Reps commonly keep customers on hold during the call as they try to resolve the issue. But leading firms instead use this time to engage customers in purposeful small talk and gain additional information about their requests. For example, if a customer has requested a service appointment on a Saturday, the rep may ask why she specifically desired a weekend appointment. If it is because of work schedules, the rep could offer an earlier appointment during the company’s evening hours that may be more convenient.

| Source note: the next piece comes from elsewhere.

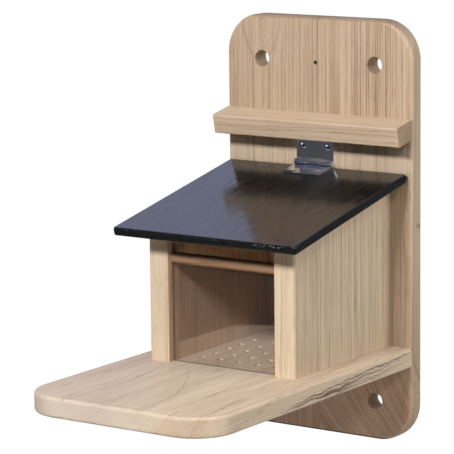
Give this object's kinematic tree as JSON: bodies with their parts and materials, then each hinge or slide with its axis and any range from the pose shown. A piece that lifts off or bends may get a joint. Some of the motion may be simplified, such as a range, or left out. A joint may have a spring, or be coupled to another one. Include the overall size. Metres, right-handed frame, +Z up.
{
  "type": "wall-hung animal feeding station",
  "caption": "Wooden feeding station that hangs on a wall or a tree: backboard, long platform with drain holes, food box with a clear front, crossbar and a hinged lid.",
  "frame": {"origin": "middle of the four fixing holes, on the back face of the backboard, where it meets the wall", "axes": "+X to the right as seen from the front, +Y into the wall, +Z up; the front of the station looks along -Y"},
  "size_m": [0.2, 0.341, 0.388],
  "materials": {
    "oak": "planed light oak, unvarnished",
    "oak_dowel": "red-brown turned hardwood",
    "black_lid": "black gloss paint on wood",
    "zinc_steel": "zinc plated, dull",
    "screw_steel": "zinc plated, bright",
    "acrylic": "clear acrylic sheet"
  },
  "bodies": {
    "station": {"backboard_left": "oak", "backboard_right": "oak", "ledge": "oak", "side_left": "oak", "side_right": "oak", "platform": "oak", "window": "acrylic", "dowel": "oak_dowel", "hinge_leaf_wall": "zinc_steel", "hinge_pin": "zinc_steel", "hinge_screws_wall": "screw_steel", "ledge_screws": "screw_steel", "rear_screws": "screw_steel", "base_screws": "screw_steel"},
    "lid": {"lid": "black_lid", "hinge_leaf_lid": "zinc_steel", "hinge_screws_lid": "screw_steel"}
  },
  "joints": [
    {"name": "lid_hinge", "type": "hinge", "parent": "station", "child": "lid", "pos_m": [0, -0.0213, 0.0626], "axis": [-1, 0, 0], "range_deg": [0, 68.2]}
  ]
}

“Experience engineering”: The biggest opportunity for reps to reduce customer effort is through the customer’s perception of the service experience. Most service organizations overlook a critical aspect: customers care about how the issue is resolved and respond to techniques like using positive language and being an advocate for the customer. Reps should guide a customer through an interaction as well as get them the best answer for the customer and the company. CEB data show this can reduce customer effort by as much as 75% and improve the quality of the experience by up to 80%.
One example: often companies can’t give customers exactly what they want. But telling customers “no” can put them on the defensive. In such cases, traditional soft skills are not enough; reps must learn new skills to move the conversation forward without increasing customer effort. Service reps must focus on not just what they say to customers but how they say it (see chart 1).

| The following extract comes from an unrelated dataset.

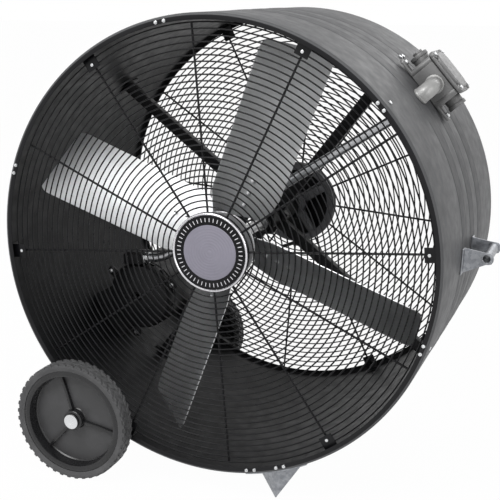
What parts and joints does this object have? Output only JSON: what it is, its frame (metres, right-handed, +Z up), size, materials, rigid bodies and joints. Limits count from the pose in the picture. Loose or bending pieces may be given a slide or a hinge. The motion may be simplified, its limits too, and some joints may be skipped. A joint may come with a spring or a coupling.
{
  "type": "drum fan",
  "caption": "Portable belt-drive drum fan: steel drum with wire guards, paddle blades, belt-driven rotor, transport wheels, pointed feet, carry handle and wiring box.",
  "frame": {"origin": "on the floor under the middle of the overall box", "axes": "+Z up, -Y the way the air leaves (the front), +X towards the carry handle"},
  "size_m": [1.0281, 0.716, 1.0168],
  "materials": {
    "drum_paint": "satin grey paint on rolled steel sheet",
    "guard_black": "black powder coat on steel wire",
    "badge_silver": "silver moulded badge with a black ring",
    "blade_metal": "mill finish rolled sheet",
    "hub_metal": "dark cast metal",
    "shaft_steel": "turned steel",
    "frame_paint": "dark grey paint on steel",
    "bearing_black": "black cast bearing units",
    "pulley_grey": "grey cast pulleys",
    "belt_rubber": "matt black rubber V-belt",
    "motor_paint": "dark paint on the motor",
    "zinc": "bright zinc plate",
    "galvanised": "galvanised sheet and tube",
    "cast_aluminium": "as-cast aluminium",
    "gasket_rubber": "black sheet gasket",
    "wheel_plastic": "dark moulded wheel",
    "tyre_rubber": "matt tyre with diamond tread"
  },
  "bodies": {
    "drum": {"drum_shell": "drum_paint", "front_guard_rings": "guard_black", "front_guard_spokes": "guard_black", "rear_guard_rings": "guard_black", "rear_guard_spokes": "guard_black", "front_guard_tabs": "guard_black", "rear_guard_tabs": "guard_black", "front_badge": "badge_silver", "axle": "shaft_steel", "bearing_housing": "frame_paint", "strut_1": "frame_paint", "strut_2": "frame_paint", "strut_3": "frame_paint", "strut_4": "frame_paint", "motor_cradle": "frame_paint", "axle_bracket_front": "frame_paint", "axle_bracket_rear": "frame_paint", "shaft_bearings": "bearing_black", "drive_belt": "belt_rubber", "motor_housing": "motor_paint", "motor_terminal_box": "motor_paint", "conduit_connectors": "zinc", "cover_screws": "zinc", "box_bolts": "zinc", "axle_caps": "zinc", "axle_spacers": "zinc", "front_foot": "galvanised", "rear_foot": "galvanised", "handle_ear_front": "galvanised", "handle_ear_rear": "galvanised", "handle_tube": "galvanised", "conduit": "galvanised", "junction_box": "cast_aluminium", "box_cover": "cast_aluminium", "conduit_elbow": "cast_aluminium", "port_plug": "cast_aluminium", "box_gasket": "gasket_rubber"},
    "fan_rotor": {"fan_hub": "hub_metal", "fan_shaft": "shaft_steel", "driven_pulley": "pulley_grey", "blade_1": "blade_metal", "blade_2": "blade_metal", "blade_3": "blade_metal", "blade_4": "blade_metal"},
    "motor_rotor": {"motor_shaft": "shaft_steel", "motor_pulley": "pulley_grey"},
    "front_wheel": {"front_tyre": "tyre_rubber", "front_wheel_disc": "wheel_plastic"},
    "rear_wheel": {"rear_tyre": "tyre_rubber", "rear_wheel_disc": "wheel_plastic"}
  },
  "joints": [
    {"name": "fan_spin", "type": "hinge", "parent": "drum", "child": "fan_rotor", "pos_m": [-0.03165, 0, 0.53431], "axis": [0, 1, 0], "continuous": true},
    {"name": "motor_spin", "type": "hinge", "parent": "drum", "child": "motor_rotor", "pos_m": [-0.32567, 0.2, 0.33896], "axis": [0, 1, 0], "continuous": true},
    {"name": "front_wheel_spin", "type": "hinge", "parent": "drum", "child": "front_wheel", "pos_m": [-0.3444, -0.337, 0.134], "axis": [0, 1, 0], "continuous": true},
    {"name": "rear_wheel_spin", "type": "hinge", "parent": "drum", "child": "rear_wheel", "pos_m": [-0.3444, 0.337, 0.134], "axis": [0, 1, 0], "continuous": true}
  ],
  "couplings": [
    {"joint": "motor_spin", "follows": "fan_spin", "ratio": 2.68}
  ]
}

Chart 1: Using positive language during a service interaction Illustrative Source: CEB analysis
“Forward resolving”: Many firms still ask reps to resolve a customer’s issue(s) move on as quickly as possible. But reducing overall call volume and improving a customer’s service experience requires resolving more than the issue raised by the customer. Reps should also address the implicit or hidden problems the customer may not state or be aware of. While this approach may see slightly longer talk times, it is one of the biggest opportunities for call reduction – as implicit/unspoken issues lead to nearly 50% of all callbacks – and, so, to save money.
Firms can run a data analysis of past calls to separate customer issues into primary issues (those that trigger the first call) and then related, secondary issues for each primary issue. They can then narrow down secondary issues into those that result in the most frequent callbacks and advise reps to deal with only these kinds of secondary issues. This data-based approach is the most reliable, but companies with fewer resources could just run a brainstorming session with a group of select, experienced reps to determine the most common secondary issues. These methods can help companies avoid 40% of repeat contacts — a clear cost saving for any customer service function.
These four capabilities, when deployed together during customer interactions, will improve the service experience, increase reps’ engagement with their job, and reduce costs.